*Goal*
Write out all of the lines below, exactly and completely.

*Recorded information*
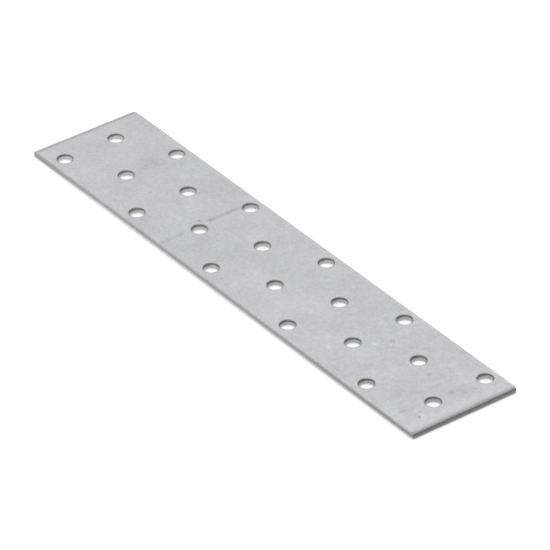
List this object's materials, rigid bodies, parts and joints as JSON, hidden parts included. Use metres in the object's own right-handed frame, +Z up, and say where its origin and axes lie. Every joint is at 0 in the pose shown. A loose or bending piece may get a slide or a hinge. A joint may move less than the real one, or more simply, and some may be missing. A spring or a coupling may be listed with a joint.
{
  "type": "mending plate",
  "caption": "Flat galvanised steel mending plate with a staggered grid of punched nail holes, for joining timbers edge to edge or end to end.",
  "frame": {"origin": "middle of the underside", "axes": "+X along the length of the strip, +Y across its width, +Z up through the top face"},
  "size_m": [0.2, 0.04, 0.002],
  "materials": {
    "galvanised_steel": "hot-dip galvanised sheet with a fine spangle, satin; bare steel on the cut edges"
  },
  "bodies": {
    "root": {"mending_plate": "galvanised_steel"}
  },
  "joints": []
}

*Answer for the task*
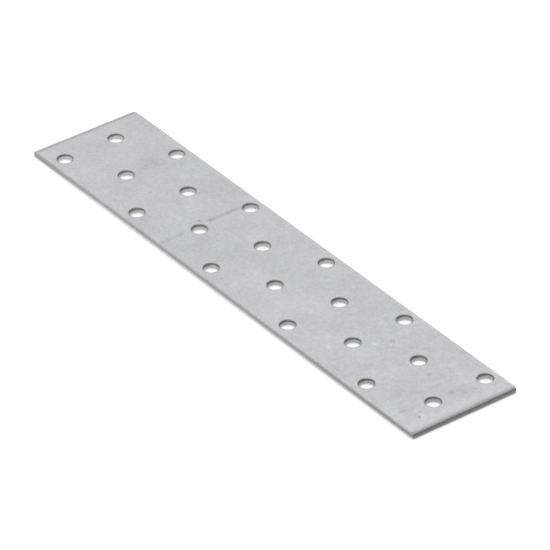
List this object's materials, rigid bodies, parts and joints as JSON, hidden parts included. Use metres in the object's own right-handed frame, +Z up, and say where its origin and axes lie. Every joint is at 0 in the pose shown. A loose or bending piece may get a slide or a hinge. A joint may move less than the real one, or more simply, and some may be missing. A spring or a coupling may be listed with a joint.
{
  "type": "mending plate",
  "caption": "Flat galvanised steel mending plate with a staggered grid of punched nail holes, for joining timbers edge to edge or end to end.",
  "frame": {"origin": "middle of the underside", "axes": "+X along the length of the strip, +Y across its width, +Z up through the top face"},
  "size_m": [0.2, 0.04, 0.002],
  "materials": {
    "galvanised_steel": "hot-dip galvanised sheet with a fine spangle, satin; bare steel on the cut edges"
  },
  "bodies": {
    "root": {"mending_plate": "galvanised_steel"}
  },
  "joints": []
}